In speaking of the “privileges of a free people” and the “natural rights of mankind,” the Fairfax Resolves arguably becomes one of the first declarations of the universal rights of mankind. To a limited extent, it is also one of the beginning points for Washington’s and the new nation’s reckoning with the evils of slavery.

Resolve 17 of the document called for a temporary halt of the slave trade and expressed the signatories “earnest wishes” for “an entire stop forever put to such a wicked, cruel and unnatural trade.” As I wrote in George Washington, Entrepreneur, this statement condemning the slave trade in the harshest of terms stands as a refutation – or at least a caveat – to the assertion that Washington never spoke publicly against slavery in his lifetime.
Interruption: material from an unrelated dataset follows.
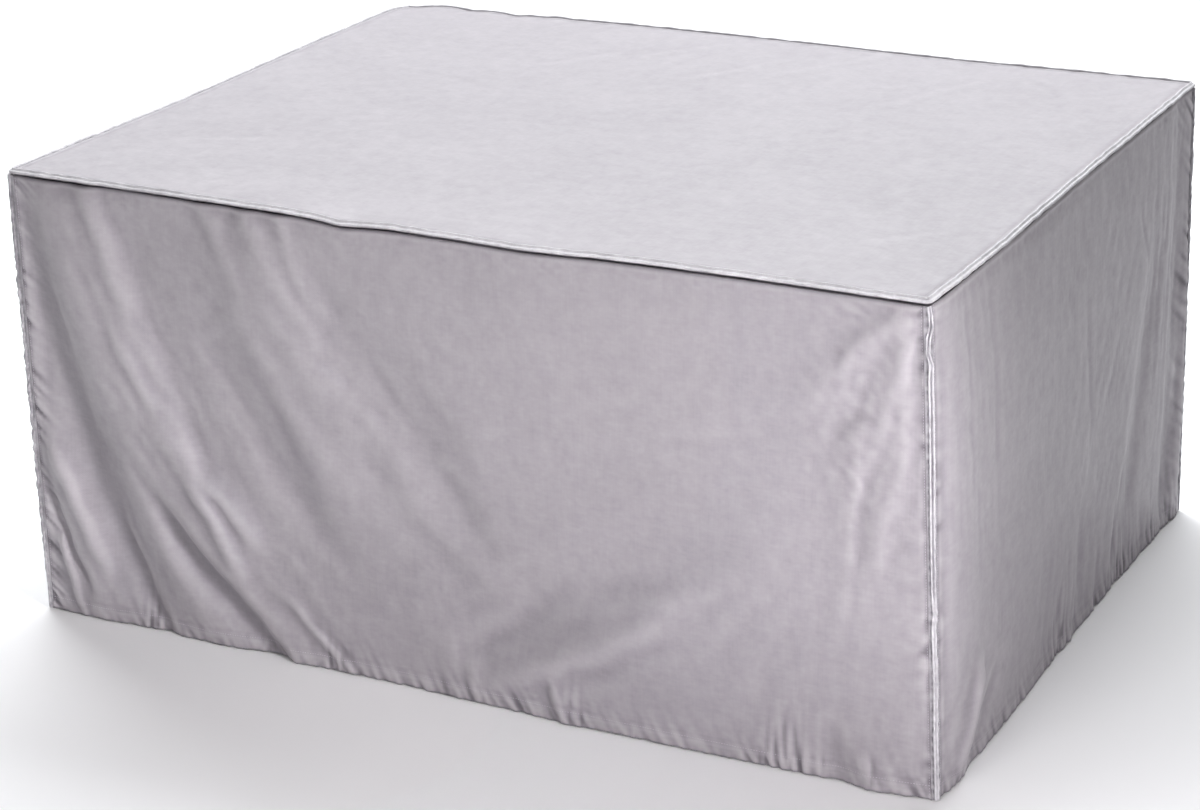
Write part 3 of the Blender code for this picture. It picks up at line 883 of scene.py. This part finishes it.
def top_sheet(cloths):
    """The top panel, lying flat but for its dips and its fine wrinkles."""
    width, height = LENGTH - 2 * TOP_MARGIN, WIDTH - 2 * TOP_MARGIN
    across_row = graded(width, TOP_EDGE, TOP_EDGE, TOP_STEP)
    down_row = graded(height, TOP_BACK_EDGE, TOP_EDGE, TOP_STEP)
    down, across = np.meshgrid(down_row, across_row, indexing="ij")
    x, y = across - width / 2, height / 2 - down
    z, fine = top_height(x, y)
    outer = np.stack([x, y, z], axis=-1)
    inner = np.stack([x, y, -rim_drop(x, y) - UNDER_SLACK], axis=-1)[::2, ::2]
    edge = np.minimum(np.minimum(across, width - across), np.minimum(down, height - down))
    # the top's ridges are painted lighter and its troughs darker, painted highlight and shade with
    # some wear, and painted shade lies along its edges
    wear_and_shading = curvature(fine, down_row, across_row), seam_shade(TOP_SHADE, edge)
    return panel_piece("top_sheet", outer, inner, across, down, wear_and_shading, cloths)


# ---------------------------------------------------------------- materials
def plug(node, inputs):
    """Gives a node's inputs their values, sockets, or nodes whose first output in use is meant."""
    for socket, value in inputs.items():
        if isinstance(value, bpy.types.Node):
            value = next(given for given in value.outputs if given.enabled)
        if isinstance(value, bpy.types.NodeSocket):
            node.id_data.links.new(value, node.inputs[socket])
        else:
            node.inputs[socket].default_value = value


def add(tree, kind, inputs=None, **settings):
    """A node with its settings and what goes into it."""
    node = tree.nodes.new(kind)
    for name, value in settings.items():
        setattr(node, name, value)
    plug(node, inputs or {})
    return node


def linear(hex_colour):
    """A colour written as sRGB hex, as the linear colour that a shader takes."""
    parts = [int(hex_colour[i : i + 2], 16) / 255 for i in (1, 3, 5)]
    return [p / 12.92 if p <= 0.04045 else ((p + 0.055) / 1.055) ** 2.4 for p in parts] + [1.0]


def per_metre(millimetres):
    """The scale of a pattern that repeats every so many millimetres."""
    return 1000 / millimetres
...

It was also, as I have written, an early sign of “Washington’s growing antipathy toward slavery would culminate in his freeing all his slaves some 25 years later” in his last will and testament.

After Washington and Mason drafted the Fairfax Resolves, the document was signed by 24 leading residents of Fairfax County. It would be presented one month later in August 1774 to the delegates at the Virginia Convention, which replaced the sessions of the House of Burgesses that had been suspended, and after that was presented to the Continental Congress in the fall of 1774. Today, the document stands as a powerful early condemnation of mercantilism, declaration of natural rights, and window into the thinking and motivation on liberty and economics of its co-author, George Washington.